As with most of this chain of Cook County Preserves the main habitat is oak-hickory woodland, and this is broken up by picturesque grassy spaces and picnic groves bordering the access road from Park Ridge.
That road also leads down to the riverbank, and you stand a good chance of seeing deer, particularly just after sunrise or before sunset.
7. Centennial Park
The city’s main community park for recreation is packed with indoor and outdoor facilities.
At the north end is the state-of-the-art fitness center, loaded with aerobic and strength training machines, as well as free weights, a natatorium with a 25-yard pool, double gymnasium, racquetball courts and an indoor jogging track.
Outside there’s the aquatic center, open in summer, as well as a sledding hill in winter, batting tunnel, ball fields, soccer fields, picnic areas and a playground.
Concessions are available when the aquatic center is open during the warmer months.
8. Iannelli Studios Heritage Center
A friend and collaborator with Frank Lloyd Wright, the sculptor and designer, Alfonso Iannelli (1888-1965) moved to Park Ridge with his wife Margaret, herself an important illustrator, in 1919.
Here they set up one of the most prestigious studios in the Chicago area at the time, working with innumerable collaborators and making a profound impact on architecture, interiors, product design and commercial design over the following decades.
In 2011 the studio was purchased by the Kalo Foundation and has set about preserving this important historic site. You can visit to check out art exhibits, find out more about Park Ridge’s artistic heritage and catch music performances.
9. Park Ridge History Center
The museum run by the Park Ridge Historical Society can be found on the west side of Prospect Park.
Since 2017 the venue has been the charming Solomon Cottage (1908), built as the receiving facility for the Illinois Industrial School for Girls, which was founded in 1877 and closed in 2012.
Inside you can view meticulously researched exhibits, both permanent and temporary, examining the compelling history of Park Ridge.
A couple of recurring figures are Harrison Ford and Hillary Clinton, who grew up in Park Ridge and graduated from Maine East High School here in 1960 and 1965 respectively.
10. Axehead Lake
One of the most popular fishing destinations in the area can be found in that string of forest preserves along the Des Plaines River. Axehead Lake covers 17 acres and was excavated in the 1950s during expressway construction.
There are largemouth bass, bluegill and northern pike here throughout the year, but people flock to the lake in spring and fall when it is stocked with thousands of rainbow trout.

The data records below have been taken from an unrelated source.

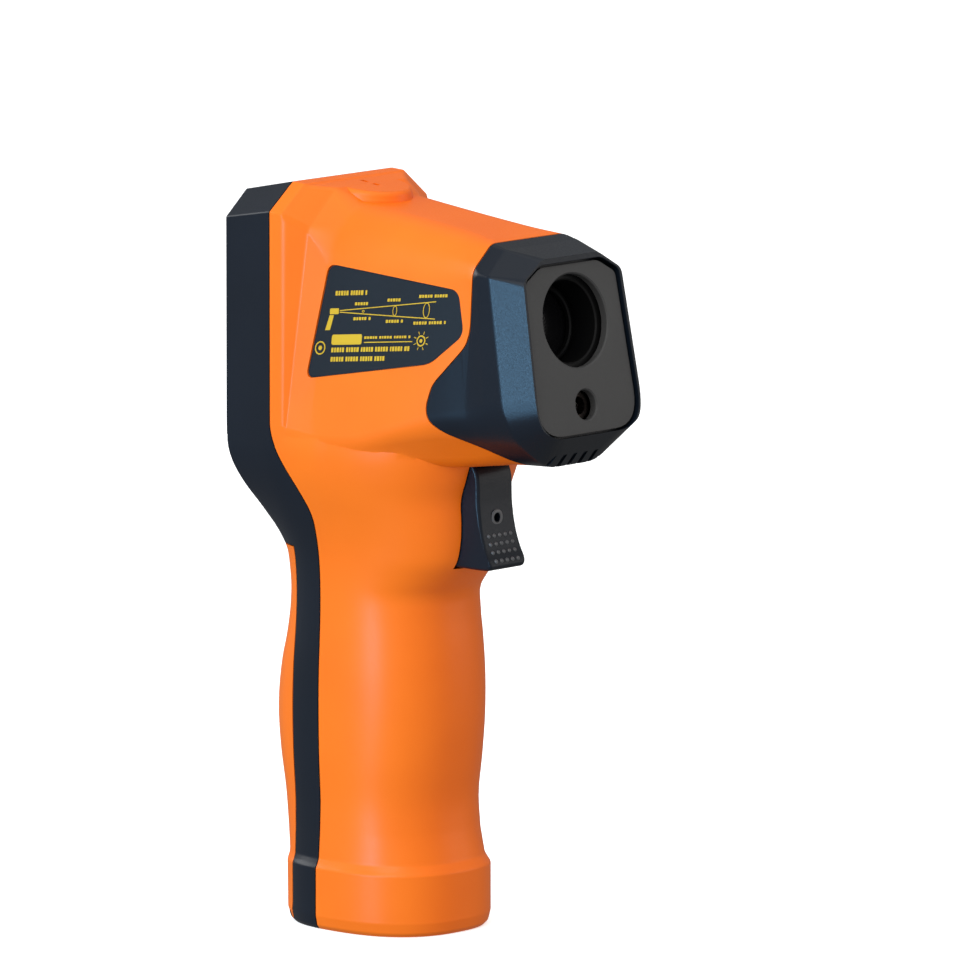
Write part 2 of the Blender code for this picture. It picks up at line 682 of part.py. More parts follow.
# ---- display, keys and boards ---------------------------------------------------------------

def make_display():
    window = prism_y(window_outline(0.0), REAR_FACE - 0.9, REAR_FACE - 0.1)
    part("display_window", window, "clear_window")
    part("lcd_panel", box(-15.4, 15.4, 23.2, 25.6, 123.4, 154.0), "lcd_glass")
    part("lcd_light_guide", box(-15.0, 15.0, 21.4, 22.9, 126.8, 153.8), "white_plastic")
    part("lcd_contact_strip", box(-14.0, 14.0, 21.4, 22.9, 123.6, 125.9), "rubber")


def make_main_board():
    part("main_board", box(-17.5, 17.5, 19.5, 21.1, 114.6, 155.0), "circuit_board")
    part("microcontroller", box(-5.0, 5.0, 17.7, 19.2, 131.0, 141.0), "black_plastic")
    buzzer = rod((9.5, 19.2, 122.0), (9.5, 14.2, 122.0), 4.5, 18)
    part("buzzer", buzzer, "black_plastic")
    part("memory_chip", box(-12.0, -7.0, 18.0, 19.2, 121.0, 125.0), "black_plastic")


def make_keys():
    for x, name in zip(KEY_X, ("key_left", "key_centre", "key_right")):
        rings = []
        for radius, y in ((4.3, 25.2), (4.3, 25.7), (3.35, 25.7), (3.35, 28.6), (3.0, 28.9)):
            rings.append([(x + u, y, KEY_Z + v) for u, v in circle(radius, 20)])
        part(name, loft(rings), "grey_plastic", (x, 25.2, KEY_Z))
        side = name.replace("key", "key_switch")
        part(side, box(x - 2.6, x + 2.6, 21.4, 24.2, KEY_Z - 0.6, KEY_Z + 2.6), "black_plastic")


# ---- power ----------------------------------------------------------------------------------

def make_cell(name, x, nub_up):
    low, high = CELL_BOTTOM, CELL_BOTTOM + CELL_LENGTH
    sizes = [(CELL_RADIUS, low), (CELL_RADIUS, high), (1.9, high), (1.9, high + 0.9)]
    if not nub_up:
        sizes = [(radius, low + high - z) for radius, z in sizes]
    rings = [[(x + u, CELL_Y + v, z) for u, v in circle(radius, 18)] for radius, z in sizes]
    part(name, loft(rings), "cell_sleeve")


def make_contacts():
    """Wall plates of the battery bay, each with a nub contact for one cell and a spring."""
    cell_low, cell_high = CELL_BOTTOM, CELL_BOTTOM + CELL_LENGTH
    nub = 0.9 + GAP
    for name, z0, z1, touch, x in (
            ("lower", 15.3, 15.8, cell_low - nub, CELL_X),
            ("upper", 69.7, 69.2, cell_high + nub, -CELL_X)):
        plate = box(-10.0, 10.0, CELL_Y - 2.4, CELL_Y + 2.4, min(z0, z1), max(z0, z1))
        middle = (z0 + z1) / 2
        join(plate, rod((x, CELL_Y, middle), (x, CELL_Y, touch), 1.6, 12))
        part("contact_plate_" + name, plate, "nickel")
        face = cell_low if name == "lower" else cell_high
        toward = 1 if name == "lower" else -1
        start = (-x, CELL_Y, z1 + toward * 0.6)
        end = (-x, CELL_Y, face - toward * 0.6)
        part("contact_spring_" + name, coil(start, end, 2.6, 0.25, 3), "steel")


# ---- fasteners ------------------------------------------------------------------------------

def make_screw(name, x, head_y, tip_y, z, head_radius=2.0):
    """Pan-head screw driven from the rear, with a cross recess cut as two slots."""
    sizes = ((head_radius * 0.7, head_y), (head_radius, head_y - 0.5), (head_radius, head_y - 1.3),
             (1.05, head_y - 1.3), (1.05, tip_y + 0.8), (0.5, tip_y))
    rings = [[(x + u, y, z + v) for u, v in circle(radius, 12)] for radius, y in sizes]
    screw = loft(rings)
    for wide, tall in ((1.1, 0.25), (0.25, 1.1)):
        cut(screw, box(x - wide, x + wide, head_y - 0.6, head_y + 1.0, z - tall, z + tall))
    part(name, screw, "steel")


def make_screws():
    for name, (x, z) in zip(("casing_screw_lower", "casing_screw_upper"), BAY_SCREWS):
        make_screw(name, x, 9.9, -6.5, z)
    for name, x in (("head_screw_left", HEAD_SCREW_X), ("head_screw_right", -HEAD_SCREW_X)):
        make_screw(name, x, 27.8, 7.0, HEAD_SCREW_Z)


def main():
    clear_scene()
    make_materials()
    shell = hollow_shell()
    make_front_casing(shell)
    make_nose_shroud(shell)
    make_rear_frame(shell)
    make_battery_cover(shell)
    bpy.data.objects.remove(shell)
    make_labels()
    pin = rod((-7.3, DOOR_PIVOT_Y, DOOR_PIVOT_Z), (7.3, DOOR_PIVOT_Y, DOOR_PIVOT_Z), 0.8)
    part("cover_hinge_pin", pin, "steel")
    make_trigger()
    make_trigger_switch()
    make_front_plate()
    make_optics()
    make_laser()
    make_display()
    make_main_board()
    make_keys()
    make_cell("battery_cell_right", -CELL_X, True)
    make_cell("battery_cell_left", CELL_X, False)
    make_contacts()
    make_screws()


main()
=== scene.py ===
"""Visual model of the infrared thermometer: fine pieces, finishes, lights and camera.

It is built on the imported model. Lengths are written in millimetres and turned into metres when
a piece is finished. The nose points along -Y, and "forward" (f) is the distance along -Y.
"""
import json
import math

import bmesh
import bpy
from mathutils import Matrix, Vector

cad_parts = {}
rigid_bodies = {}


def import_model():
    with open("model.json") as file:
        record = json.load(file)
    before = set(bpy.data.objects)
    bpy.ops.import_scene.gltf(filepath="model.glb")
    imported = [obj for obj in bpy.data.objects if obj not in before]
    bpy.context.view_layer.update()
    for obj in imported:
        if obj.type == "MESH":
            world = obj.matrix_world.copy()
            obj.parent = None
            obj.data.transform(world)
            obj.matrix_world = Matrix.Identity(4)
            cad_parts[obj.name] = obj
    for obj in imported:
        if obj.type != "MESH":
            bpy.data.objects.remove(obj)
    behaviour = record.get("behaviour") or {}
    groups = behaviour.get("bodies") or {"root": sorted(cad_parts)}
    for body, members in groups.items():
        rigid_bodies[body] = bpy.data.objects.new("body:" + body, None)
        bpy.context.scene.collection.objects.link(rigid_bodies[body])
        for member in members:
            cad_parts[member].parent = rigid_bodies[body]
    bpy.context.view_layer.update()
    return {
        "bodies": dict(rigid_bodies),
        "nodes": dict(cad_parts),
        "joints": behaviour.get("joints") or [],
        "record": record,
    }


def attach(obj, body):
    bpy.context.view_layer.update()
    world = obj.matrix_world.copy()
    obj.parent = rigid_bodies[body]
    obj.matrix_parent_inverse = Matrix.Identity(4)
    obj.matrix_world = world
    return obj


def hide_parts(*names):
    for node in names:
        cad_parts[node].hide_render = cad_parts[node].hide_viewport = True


MM = 0.001
GAP = 0.3                 # clearance between neighbouring pieces
WALL = 2.0                # casing wall
MERGE = 0.003             # points closer than this are one point after a Boolean
NOSE_TILT = 10.0          # the nose face and the optics look up by this angle, degrees
NOSE_FORWARD = 55.4       # rim plane of the nose at the height NOSE_HEIGHT
NOSE_HEIGHT = 135.0
COLLAR_HEIGHT = 14.3
HEAD_FLOOR = 106.9        # where the head box ends and the grip begins
REAR_FACE = 28.0          # y of the display face
REAR_HALF_WIDTH = 21.7
CREST_TOP = 162.6         # height of the top plane where the crest starts to fall
CREST_SLOPE = 0.12        # fall of that plane per millimetre towards the nose
SEAM_HEAD = 13.75         # y of the seam between front casing and rear frame, in the head
SEAM_GRIP = 4.5           # the same seam along the grip
COVER_EDGE = 13.3         # y of the seam between rear frame and battery cover
COVER_TOP = 83.0
DOOR_PIVOT_Y = 20.3
DOOR_PIVOT_Z = 3.1
TRIGGER_HALF_WIDTH = 5.7
TRIGGER_PIVOT_F = 24.0
TRIGGER_PIVOT_Z = 108.0
LENS_ALONG = 2.4          # lens axis, measured up the nose face from NOSE_HEIGHT
LASER_ALONG = -15.8
LENS_RADIUS = 10.1
LASER_RADIUS = 3.25
PLATE_RECESS = 0.8
PLATE_GROOVE = 0.7        # open groove between the front plate and the rim of the nose
PLATE_THICKNESS = 1.8
LCD_BOTTOM = 124.5
LCD_TOP = 153.0
LCD_FACE = 25.6           # y of the front of the display glass
KEY_X = (-10.5, 0.0, 10.5)
KEY_Z = 115.5
BAY_SCREWS = ((0.0, 9.0), (0.0, 75.5))
HEAD_SCREW_X = 17.6
HEAD_SCREW_Z = 111.0
EYELET_Z = 92.2           # height of the eyelet in the trigger
VENT_SLOTS = (-7.2, -3.8)  # forward positions of the two slots in the round boss

CAMERA_AZIMUTH = -47.5    # degrees from the nose direction, towards the labelled side
CAMERA_ELEVATION = 9.0
CAMERA_DISTANCE = 3.0     # metres
CAMERA_AIM = (0.0, -12.0, 84.0)
CAMERA_LENS = 519.7
CAMERA_SHIFT = (0.052, 0.068)
FLOOR_GLOW = 0.6          # the paper under the object gives off some light

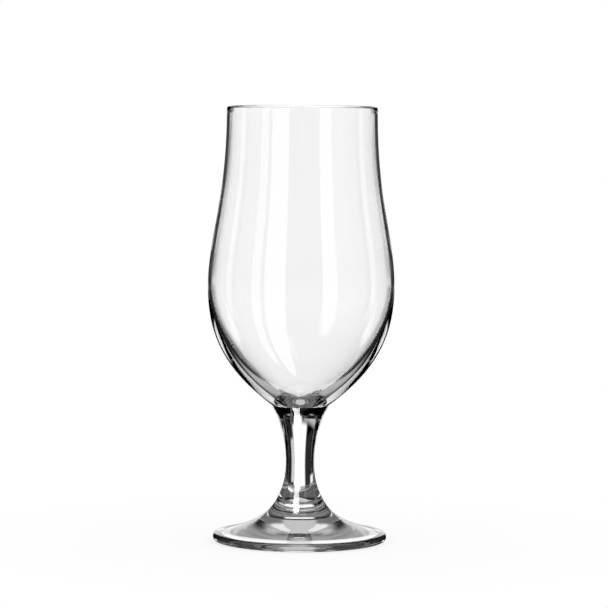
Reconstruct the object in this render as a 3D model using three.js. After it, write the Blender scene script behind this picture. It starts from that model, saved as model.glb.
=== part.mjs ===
// A stemmed beer glass in clear soda-lime glass: a tulip bowl on a short waisted stem and a wide round foot.
// The bowl, the stem and the foot are shaped as three pieces of glass and fused while hot, so each meets
// the next at a flat round seam of the same size. Millimetres, +Z up, origin on the table under the middle.
import * as THREE from "three";

// Heights of the pieces, from the table up
const FOOT_HEIGHT = 17.5;
const STEM_HEIGHT = 38.25;
const BUTTON_HEIGHT = 3.75;
const BOWL_HEIGHT = 130.5;

// Outside of the bowl, above its crease
const RIM_RADIUS = 32.8;
const BELLY_RADIUS = 40.7;
const BELLY_RISE = 51.95;
const CREASE_RADIUS = 12.45;
const CREASE_ANGLE = 36.7;
const LOWER_BOWL_FULLNESS = [0.473, 0.326];
const UPPER_BOWL_FULLNESS = [0.288, 0.536];

// Inside of the bowl
const RIM_WALL = 1.5;
const BELLY_WALL = 1.35;
const FLOOR_THICKNESS = 5.45;
const LOWER_CAVITY_FULLNESS = [0.1, 0.51];
const UPPER_CAVITY_FULLNESS = [0.206, 0.45];

// Seams between the pieces: their radius, and how far the outside widens there for each millimetre of height
const STEM_SEAM_RADIUS = 10.4;
const STEM_SEAM_FLARE = 0.395;
const FOOT_SEAM_RADIUS = 10.55;
const FOOT_SEAM_FLARE = 0.59;

// Stem
const WAIST_RADIUS = 6.2;
const WAIST_RISE = 17.25;
const LOWER_STEM_FULLNESS = [0.33, 0.41];
const UPPER_STEM_FULLNESS = [0.347, 0.347];

// Foot
const FOOT_RADIUS = 38;
const FOOT_EDGE_RADIUS = 1.85;
const FOOT_TOP_ANGLE = 11;
const FOOT_TOP_FULLNESS = [0.5, 0.27];
const STANDING_RING_WIDTH = 2.4;
const KICK_RISE = 2.6;
const KICK_ANGLE = 14;
const KICK_FULLNESS = [0.3, 0.45];

// Fineness of the turned surfaces
const SEGMENTS = 64;
const WALL_STEPS = 11;
const STEM_STEPS = 6;
const ROUND_STEPS = 3;

const FOOT_SEAM = FOOT_HEIGHT;
const STEM_SEAM = FOOT_SEAM + STEM_HEIGHT;
const CREASE = STEM_SEAM + BUTTON_HEIGHT;
const BELLY = CREASE + BELLY_RISE;
const RIM = CREASE + BOWL_HEIGHT;
const UP = new THREE.Vector2(0, 1);

// A point of an outline: its distance from the glass's axis, and its height.
function at(radius, height) {
  return new THREE.Vector2(radius, height);
}

// A direction that leans the given degrees up from straight outwards.
function lean(degrees) {
  const angle = THREE.MathUtils.degToRad(degrees);
  return at(Math.cos(angle), Math.sin(angle));
}

// The way up along a seam's flare.
function alongFlare(flare) {
  return at(flare, 1).normalize();
}

// A smooth stretch of outline that leaves its start and reaches its end in the given directions. The two
// fullnesses say how long it holds each direction, as shares of the straight distance.
function sweep(start, startWay, end, endWay, [startFullness, endFullness], steps) {
  const span = start.distanceTo(end);
  const first = start.clone().addScaledVector(startWay, startFullness * span);
  const second = end.clone().addScaledVector(endWay, -endFullness * span);
  return new THREE.CubicBezierCurve(start, first, second, end).getPoints(steps);
}

// A round stretch of outline about a centre, between two angles in degrees.
function round(centre, radius, from, to, steps) {
  return Array.from({ length: steps + 1 }, (_, step) => {
    const way = lean(THREE.MathUtils.lerp(from, to, step / steps));
    return centre.clone().addScaledVector(way, radius);
  });
}

// Joins stretches of outline, leaving out the point that each shares with the one before.
function join(...stretches) {
  return stretches.flatMap((stretch, index) => (index ? stretch.slice(1) : stretch));
}

function glass(tint) {
  return new THREE.MeshStandardMaterial({
    color: tint,
    roughness: 0.03,
    metalness: 0,
    transparent: true,
    opacity: 0.35,
  });
}

// Turns an outline, which runs from the axis round to the axis again, into a named solid.
function turned(name, outline, tint) {
  const geometry = new THREE.LatheGeometry(outline, SEGMENTS);
  geometry.rotateX(Math.PI / 2);
  const mesh = new THREE.Mesh(geometry, glass(tint));
  mesh.name = name;
  return mesh;
}

function bowl() {
  const crease = at(CREASE_RADIUS, CREASE);
  const belly = at(BELLY_RADIUS, BELLY);
  const rimRound = RIM_WALL / 2;
  const rimCentre = at(RIM_RADIUS - rimRound, RIM - rimRound);
  const rimInside = at(RIM_RADIUS - RIM_WALL, rimCentre.y);
  const bellyInside = at(BELLY_RADIUS - BELLY_WALL, BELLY);
  const floor = at(0, STEM_SEAM + FLOOR_THICKNESS);
  const outside = join(
    [at(0, STEM_SEAM), at(STEM_SEAM_RADIUS, STEM_SEAM), crease],
    sweep(crease, lean(CREASE_ANGLE), belly, UP, LOWER_BOWL_FULLNESS, WALL_STEPS),
    sweep(belly, UP, at(RIM_RADIUS, rimCentre.y), UP, UPPER_BOWL_FULLNESS, WALL_STEPS),
  );
  const inside = join(
    sweep(floor, lean(0), bellyInside, UP, LOWER_CAVITY_FULLNESS, WALL_STEPS),
    sweep(bellyInside, UP, rimInside, UP, UPPER_CAVITY_FULLNESS, WALL_STEPS),
  );
  const rim = join(
    round(rimCentre, rimRound, 0, 90, ROUND_STEPS),
    round(rimCentre, rimRound, 90, 180, ROUND_STEPS),
  );
  return turned("bowl", join(outside, rim, inside.reverse()), 0xf1f5f4);
}

function stem() {
  const low = at(FOOT_SEAM_RADIUS, FOOT_SEAM);
  const waist = at(WAIST_RADIUS, FOOT_SEAM + WAIST_RISE);
  const high = at(STEM_SEAM_RADIUS, STEM_SEAM);
  const side = join(
    sweep(low, alongFlare(-FOOT_SEAM_FLARE), waist, UP, LOWER_STEM_FULLNESS, STEM_STEPS),
    sweep(waist, UP, high, alongFlare(STEM_SEAM_FLARE), UPPER_STEM_FULLNESS, STEM_STEPS),
  );
  return turned("stem", [at(0, FOOT_SEAM), ...side, at(0, STEM_SEAM)], 0xe9efee);
}

function foot() {
  const edgeCentre = at(FOOT_RADIUS - FOOT_EDGE_RADIUS, FOOT_EDGE_RADIUS);
  const ringInside = at(edgeCentre.x - STANDING_RING_WIDTH, 0);
  const kick = sweep(ringInside, lean(180 - KICK_ANGLE), at(0, KICK_RISE), lean(180), KICK_FULLNESS, STEM_STEPS);
  const edge = join(
    round(edgeCentre, FOOT_EDGE_RADIUS, -90, 0, ROUND_STEPS),
    round(edgeCentre, FOOT_EDGE_RADIUS, 0, 90 - FOOT_TOP_ANGLE, ROUND_STEPS),
  );
  const seam = at(FOOT_SEAM_RADIUS, FOOT_SEAM);
  const top = sweep(
    edge.at(-1),
    lean(180 - FOOT_TOP_ANGLE),
    seam,
    alongFlare(-FOOT_SEAM_FLARE),
    FOOT_TOP_FULLNESS,
    WALL_STEPS,
  );
  const outline = [...kick.reverse(), ...edge, ...top.slice(1), at(0, FOOT_SEAM)];
  return turned("foot", outline, 0xeef3f2);
}

const beerGlass = new THREE.Group();
beerGlass.name = "beer_glass";
beerGlass.add(bowl(), stem(), foot());

export default beerGlass;
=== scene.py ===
"""A stemmed beer glass in clear glass on a white ground, in a surround fitted to one photo of it."""
import math

import bmesh
import bpy
from mathutils import Matrix, Vector


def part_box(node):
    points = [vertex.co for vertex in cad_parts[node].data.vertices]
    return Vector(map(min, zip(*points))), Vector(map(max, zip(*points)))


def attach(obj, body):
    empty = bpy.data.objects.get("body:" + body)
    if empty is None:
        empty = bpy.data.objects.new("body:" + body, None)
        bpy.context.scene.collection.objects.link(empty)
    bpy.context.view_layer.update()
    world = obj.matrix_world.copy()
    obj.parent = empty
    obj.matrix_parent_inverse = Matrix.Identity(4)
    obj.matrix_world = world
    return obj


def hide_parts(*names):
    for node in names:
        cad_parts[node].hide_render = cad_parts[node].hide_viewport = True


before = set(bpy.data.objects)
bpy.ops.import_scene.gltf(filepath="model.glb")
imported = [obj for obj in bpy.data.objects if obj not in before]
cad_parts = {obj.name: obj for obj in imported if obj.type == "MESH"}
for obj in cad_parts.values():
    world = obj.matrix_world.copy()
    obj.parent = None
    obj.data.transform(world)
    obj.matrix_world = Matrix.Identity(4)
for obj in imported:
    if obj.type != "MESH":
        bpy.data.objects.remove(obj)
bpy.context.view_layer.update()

MM = 0.001

# Heights and radii that the frame gives, in millimetres
FOOT_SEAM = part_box("foot")[1].z / MM
STEM_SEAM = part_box("stem")[1].z / MM
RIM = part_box("bowl")[1].z / MM
FOOT_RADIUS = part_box("foot")[1].x / MM
FOOT_SEAM_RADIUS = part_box("stem")[1].x / MM
BELLY_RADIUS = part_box("bowl")[1].x / MM

# The sizes, angles and fullnesses of the outline below, and the camera's place further down, are results of
# fits to the photo's outline, rounded. The inside of the bowl can't be seen. Its numbers are results of a fit
# to the dark bands at the bowl's edge, in which the surround was free too, so they are a likely guess.

# Outside of the bowl
CREASE = STEM_SEAM + 3.75
CREASE_RADIUS = 12.45
CREASE_ANGLE = 36.7
BELLY = CREASE + 51.95
RIM_RADIUS = 32.8
LOWER_BOWL_FULLNESS = (0.473, 0.326)
UPPER_BOWL_FULLNESS = (0.288, 0.536)

# Inside of the bowl
RIM_WALL = 1.5
BELLY_WALL = 1.35
FLOOR_THICKNESS = 5.45
LOWER_CAVITY_FULLNESS = (0.1, 0.51)
UPPER_CAVITY_FULLNESS = (0.206, 0.45)

# Stem
STEM_SEAM_RADIUS = 10.4
STEM_SEAM_FLARE = 0.395
FOOT_SEAM_FLARE = 0.59
WAIST = FOOT_SEAM + 17.25
WAIST_RADIUS = 6.2
LOWER_STEM_FULLNESS = (0.33, 0.41)
UPPER_STEM_FULLNESS = (0.347, 0.347)

# Foot
FOOT_EDGE_RADIUS = 1.85
FOOT_TOP_ANGLE = 11
FOOT_TOP_FULLNESS = (0.5, 0.27)
STANDING_RING_WIDTH = 2.4
KICK_RISE = 2.6
KICK_ANGLE = 14
KICK_FULLNESS = (0.3, 0.45)

# Fineness of the turned surfaces, the bend in degrees from which an edge stays sharp, and the hair gap that
# keeps two fused faces apart
SEGMENTS = 192
SWEEP_STEPS = 48
ROUND_STEPS = 12
SHARP_BEND = 12
SEAM_GAP = 0.02

UP = Vector((0, 1))


def at(radius, height):
    """A point of an outline: its distance from the glass's axis, and its height."""
    return Vector((radius, height))


def lean(degrees):
    """A direction that leans the given degrees up from straight outwards."""
    angle = math.radians(degrees)
    return Vector((math.cos(angle), math.sin(angle)))


def along_flare(flare):
    """The way up along a seam's flare."""
    return Vector((flare, 1)).normalized()


def sweep(start, start_way, end, end_way, fullness, steps=SWEEP_STEPS):
    """A smooth stretch of outline that leaves its start and reaches its end in the given directions."""
    span = (end - start).length
    first = start + start_way * fullness[0] * span
    second = end - end_way * fullness[1] * span
    points = []
    for step in range(steps + 1):
        t = step / steps
        s = 1 - t
        points.append(s**3 * start + 3 * s * s * t * first + 3 * s * t * t * second + t**3 * end)
    return points


def round_off(centre, radius, first, last, steps=ROUND_STEPS):
    """A round stretch of outline about a centre, between two angles in degrees."""
    return [centre + lean(first + (last - first) * step / steps) * radius for step in range(steps + 1)]


def join(*stretches):
    """Joins stretches of outline, leaving out the point that each shares with the one before."""
    points = list(stretches[0])
    for stretch in stretches[1:]:
        points += stretch[1:]
    return points


def bowl_outline():
    """From the middle of the seam out along the outside, over the rim and down to the floor's middle."""
    crease = at(CREASE_RADIUS, CREASE)
    belly = at(BELLY_RADIUS, BELLY)
    rim_centre = at(RIM_RADIUS - RIM_WALL / 2, RIM - RIM_WALL / 2)
    belly_inside = at(BELLY_RADIUS - BELLY_WALL, BELLY)
    rim_inside = at(RIM_RADIUS - RIM_WALL, rim_centre.y)
    seam = STEM_SEAM + SEAM_GAP / 2
    outside = join(
        [at(0, seam), at(STEM_SEAM_RADIUS, seam), crease],
        sweep(crease, lean(CREASE_ANGLE), belly, UP, LOWER_BOWL_FULLNESS),
        sweep(belly, UP, at(RIM_RADIUS, rim_centre.y), UP, UPPER_BOWL_FULLNESS),
        round_off(rim_centre, RIM_WALL / 2, 0, 180),
    )
    inside = join(
        sweep(at(0, STEM_SEAM + FLOOR_THICKNESS), lean(0), belly_inside, UP, LOWER_CAVITY_FULLNESS),
        sweep(belly_inside, UP, rim_inside, UP, UPPER_CAVITY_FULLNESS),
    )
    return join(outside, inside[::-1])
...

You can only fish from the shore here, and there’s a picnic shelter close to the water with a capacity for 150+ people.
11. Parkway Bank Park
Between Park Ridge and O’Hare International there’s a cluster of major facilities in the Village of Rosemont.
As well as Impact Field, home of the Chicago Dogs baseball team, you’ve got the Donald E. Stephens Convention Center, several hotels, the gigantic Fashion Outlets of Chicago and the famous Rosemont Theatre.
If you’re in need of some inspiration for an evening activity, Parkway Bank Park is a 200,000-square-foot entertainment district, with an AMC dine-in theater, no fewer than 15 food and drink options, an indoor skydiving complex and an NHL-sized outdoor rink in the winter.
12. King Spa & Sauna
Something that might take you by surprise is a traditional Korean-style bathhouse, just next door in Niles.
The King Spa & Sauna is modeled on the Jjimjilbang, a 24-hour amenity that has existed for centuries in Korea, but is a fresh concept for America.
What you get at this enormous complex, the largest of its kind in the country, are nine sauna rooms, sleeping areas/relaxation lounges, a relaxation pool, a movie theater and even a food court with anything from wings to bubble tea.
A wide array of additional services are available, including various facial massages, body scrubs and acupressure massages for the body and feet.
13. Hodges Park
Like an old-fashioned town green, this open space sits directly in front of Park Ridge City Hall and was the first park to be established by the local park district.
This is the site for Park Ridge’s war memorial, and is a pretty place to pause for a minute or two, surrounded by the impressive Colonial Revival architecture of the City Hall and the Park Ridge Community Church.
Since the Maine Township High School Band first performed here in 1959. Hodges Park has been the go-to for outdoor summer concerts, and there’s an exciting lineup every year, with a special event on the July 4 weekend.
14. Park Ridge Farmers’ Market
A short walk from the Metra station in downtown Park Ridge there’s a weekly farmers’ market every Saturday morning, late May through the end of October.
This institution has been running since 1989 and invites vendors from Illinois, Michigan and Indiana.
On an average week you’ll find as many as 40 vendors at the market, specializing in seasonal fruits and vegetables, flowers, herbs, baked goods, jams, pickles, marinades, rubs, spreads and other hard-to-find specialty foods.
There’s always a choice of delicious food and beverages to go, from shaved ice to tamales.
15. Discover Symphony (Park Ridge Civic Orchestra)
Based for its first 26 years at the Pickwick Theatre, this highly-regarded ensemble was established in 1994 and has picked up numerous awards since that time.
In 2020 the Park Ridge Civic Orchestra changed its name to Discover Symphony to reflect its growing reach in metro Chicago.
The orchestra was founded by the first violinist for the Chuicago Symphony Orchestra, Edgar Muenzer, along with his wife Nancy, and has performed with a prestigious roll-call of guest artists, among them violinist Rachel Barton Pine, pianist Ralph Votapek and cellist John Sharp.
Whereas the PRCO would perform only at venues in Park Ridge, Discover Symphony is more of a roving ensemble, still anchored in this city.